Looking forward, what's going to happen with Israel and American relations?
You can look at both of my books as a guide. In my first book, [Republican Gomorrah], I explain why Republicans are going to have a huge challenge holding executive power in the United States because they've moved so far to the right. The right wing of the party has prevented the GOP from winning over centrist voters. So, you're looking at Democrats holding the White House for the next ten years. Probably. I mean, anything can happen, external events could affect things. But let's assume there's a Democrat in office for the next eight years.

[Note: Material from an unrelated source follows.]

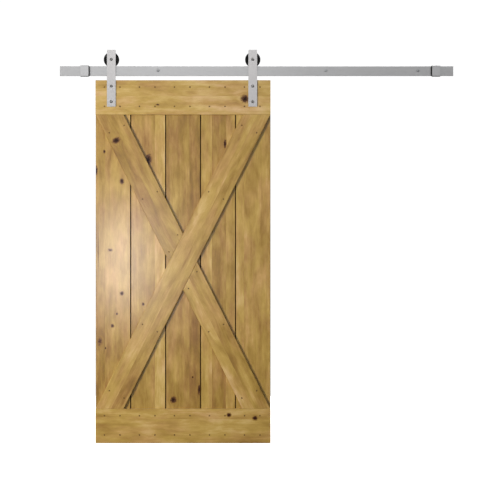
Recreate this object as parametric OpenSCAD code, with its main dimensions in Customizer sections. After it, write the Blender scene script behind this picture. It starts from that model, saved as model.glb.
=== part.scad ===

Then, if you look at Goliath, in Israel I'm projecting right-wing trends for the rest of its existence, primarily because of the militarization of Israeli society and the rising influence of religious nationalist elements. All opinion polls show rising racism among Jewish Israeli youth. So, the clash between the US and Israel is going to become more open. Which means more lobbyist pressure on the president, more generals and joint chiefs complaining about Israel harming US interests, the mainstreaming of BDS, and the mainstreaming of the narrative I've been presenting through my book and public talks.

Have you been back to Israel since the book was published? Do they let you back in?
I haven't had any trouble getting in. I was able to go to the Gaza Strip for the first time this summer and was inspired by the place, and by the way people are able to maintain resilience and high spirits in a place that's uninhabitable, in a situation that's increasingly unbearable. But you never know when you're going to wind up on some list. So many of my friends, including a lot of my Jewish friends, have been denied entry and deported for ten years. You have to be prepared. The Israeli government doesn't pay attention to critical journalism… Unless it appears in a place like the New York Times.